Référence: Henry Scougal, The Necessity and Advantage of Early Afflictions


[1] Lamentations 3:27-28 (NEG1979) 27 Il est bon pour l’homme de porter le joug dans sa jeunesse. 28 Il se tiendra solitaire et silencieux, parce que l’Eternel le lui impose;

[2] Job 5:17-18 (NEG1979)

17 Heureux l’homme que Dieu châtie!

Ne méprise pas la correction du Tout-Puissant.

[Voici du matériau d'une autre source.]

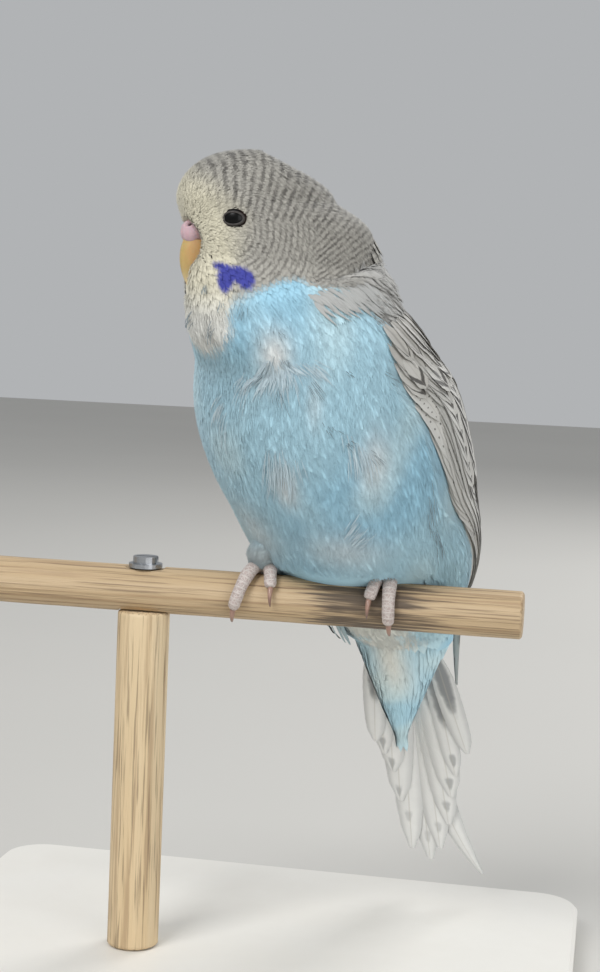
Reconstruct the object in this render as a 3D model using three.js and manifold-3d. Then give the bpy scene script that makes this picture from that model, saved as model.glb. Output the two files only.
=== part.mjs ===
// A life-size young budgerigar gripping a wooden dowel perch, on a plain display stand. Millimetres, +Z up.
// The bird and the perch are laid out from the perch: x runs along the dowel, and y = 0, z = 0 is its axis.
// The whole is then lifted and shifted, so that the origin is the middle of the base's underside.
import * as THREE from "three";
import { mergeVertices } from "three/addons/utils/BufferGeometryUtils.js";
import Module from "manifold-3d";

const wasm = await Module();
wasm.setup();

// Driving sizes
const GAP = 0.3; // between neighbouring pieces
const PERCH_RADIUS = 5;
const PERCH_LEFT = -42; // the dowel's ends, from the post's axis
const PERCH_RIGHT = 80.9;
const POST_RADIUS = 5.6;
const POST_LENGTH = 73.4;
const BASE = { length: 144, width: 104, thick: 7, corner: 10, bevel: 0.8, middleX: 23, middleY: 12 };
const SEAT_DEPTH = 0.6; // the flats that the post and the screw bear on
const SCREW = { washerRadius: 3.6, washerThick: 0.9, headRadius: 2.7, headHigh: 1.5, slotWide: 0.8, slotDeep: 0.7 };
const VANE_THICK = 0.55;
const SIDES = 28; // points round the body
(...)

18 Il fait la plaie, et il la bande;

Il blesse, et sa main guérit.

Proverbes 3:12-13 (NEG1979)

12 Car l’Eternel châtie celui qu’il aime,

Comme un père l’enfant qu’il chérit.

13 Heureux l’homme qui a trouvé la sagesse,

Et l’homme qui possède l’intelligence!

Deuteronomy 8:5-6 (NEG1979)

5 Reconnais en ton cœur que l’Eternel, ton Dieu, te châtie comme un homme châtie son enfant.

6 Tu observeras les commandements de l’Eternel, ton Dieu, pour marcher dans ses voies et pour le craindre.

Job 31:23 (NEG1979)

23 Car les châtiments de Dieu m’épouvantent,

Et je ne puis rien devant sa majesté.

[3] Dans la Bible, Sion désigne la ville de Jérusalem et, par extension, tout ce qui personnifie la présence et la bénédiction de Dieu.

[4] Lamentations 4:10 (NEG1979) 10 Les femmes, malgré leur tendresse, font cuire leurs enfants; ils leur servent de nourriture, au milieu du désastre de la fille de mon peuple.